* Stated task:
Repeat exactly what appears from the opening line of the listing to the line with "bpy.data.objects.remove(leftover, do_unlink=True)", inclusive.
= = = = =
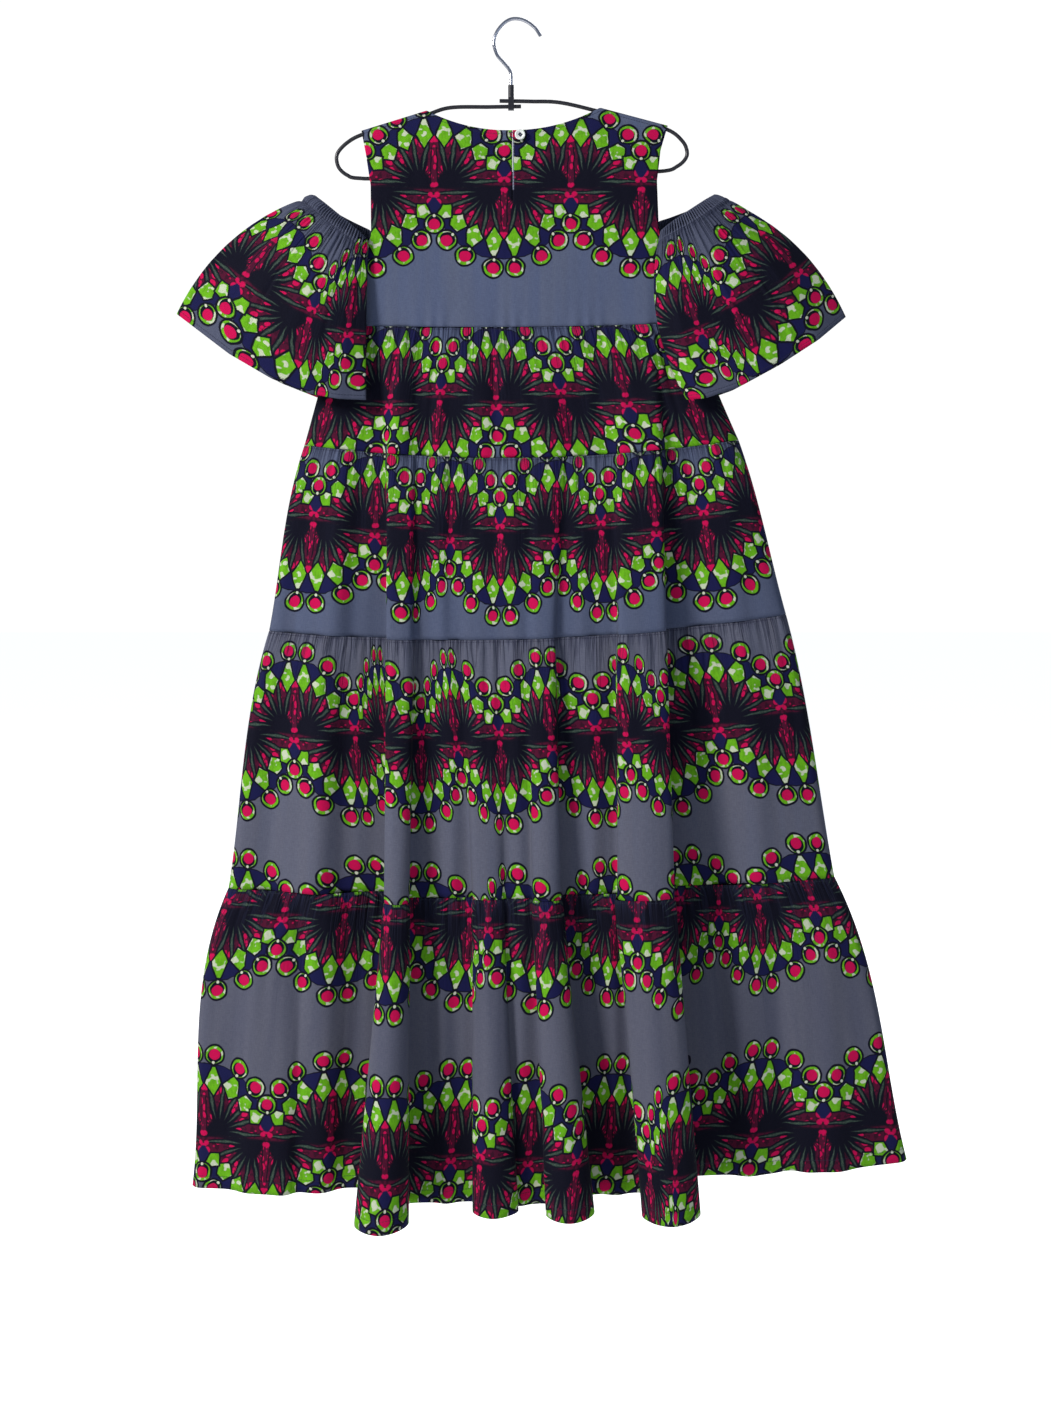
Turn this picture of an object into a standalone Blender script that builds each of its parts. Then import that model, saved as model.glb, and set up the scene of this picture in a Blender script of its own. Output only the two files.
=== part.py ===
"""A tiered cold-shoulder dress that hangs from a wire hanger, in metres, +Z up.

The origin is the inside top of the hanger's hook. The dress's back, with its slit and button, faces -Y,
and its front faces the wall at +Y. Every cloth piece is a wall of even thickness that follows its folds.
"""
import math

import bmesh
import bpy
import numpy as np
from mathutils import Matrix, Vector

for leftover in list(bpy.data.objects):
    bpy.data.objects.remove(leftover, do_unlink=True)

# Cloth and seams
WALL = 0.0015
SEAM_GAP = 0.0003
FLAT_DEPTH = 0.012
ROUNDING = 0.030
CURVE_POINTS = 640

# Heights of the seams round the skirt: left side, middle, right side
SEAMS = (
    ("yoke", -0.353, -0.355, -0.350),
    ("seam_1", -0.491, -0.506, -0.485),
    ("seam_2", -0.706, -0.713, -0.687),
    ("seam_3", -1.004, -1.004, -0.991),
    ("hem", -1.349, -1.341, -1.319),
)
# Half-flat edges of the skirt at the same five heights
SIDE_LEFT = (-0.204, -0.241, -0.282, -0.329, -0.371)
SIDE_RIGHT = (0.205, 0.262, 0.317, 0.373, 0.457)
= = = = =
* Written response:
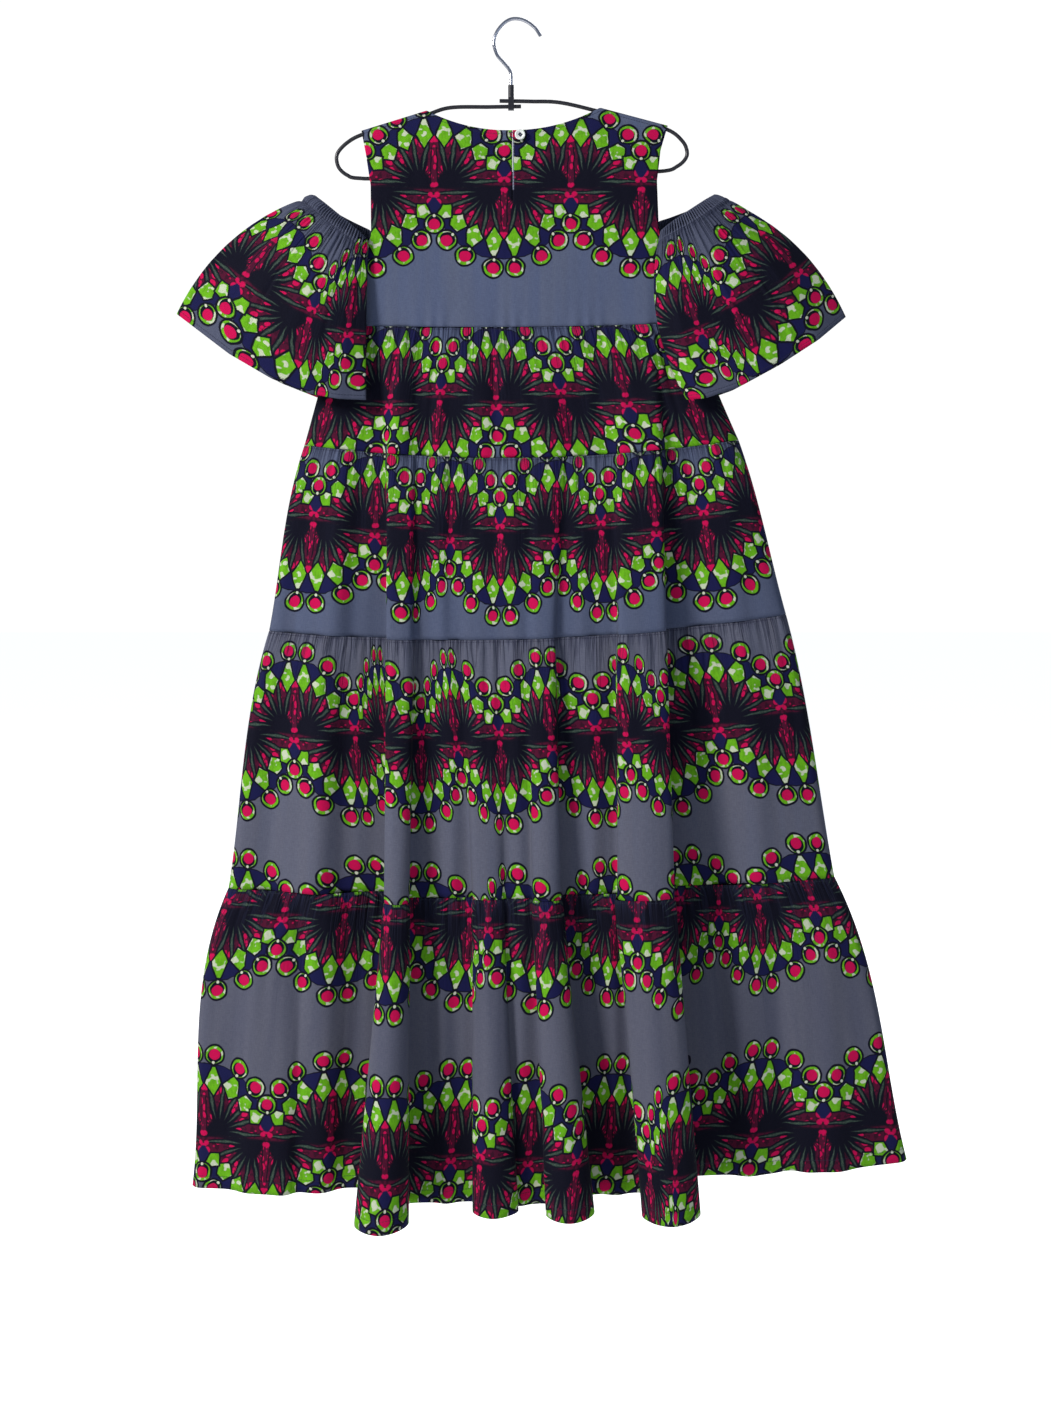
Turn this picture of an object into a standalone Blender script that builds each of its parts. Then import that model, saved as model.glb, and set up the scene of this picture in a Blender script of its own. Output only the two files.
=== part.py ===
"""A tiered cold-shoulder dress that hangs from a wire hanger, in metres, +Z up.

The origin is the inside top of the hanger's hook. The dress's back, with its slit and button, faces -Y,
and its front faces the wall at +Y. Every cloth piece is a wall of even thickness that follows its folds.
"""
import math

import bmesh
import bpy
import numpy as np
from mathutils import Matrix, Vector

for leftover in list(bpy.data.objects):
    bpy.data.objects.remove(leftover, do_unlink=True)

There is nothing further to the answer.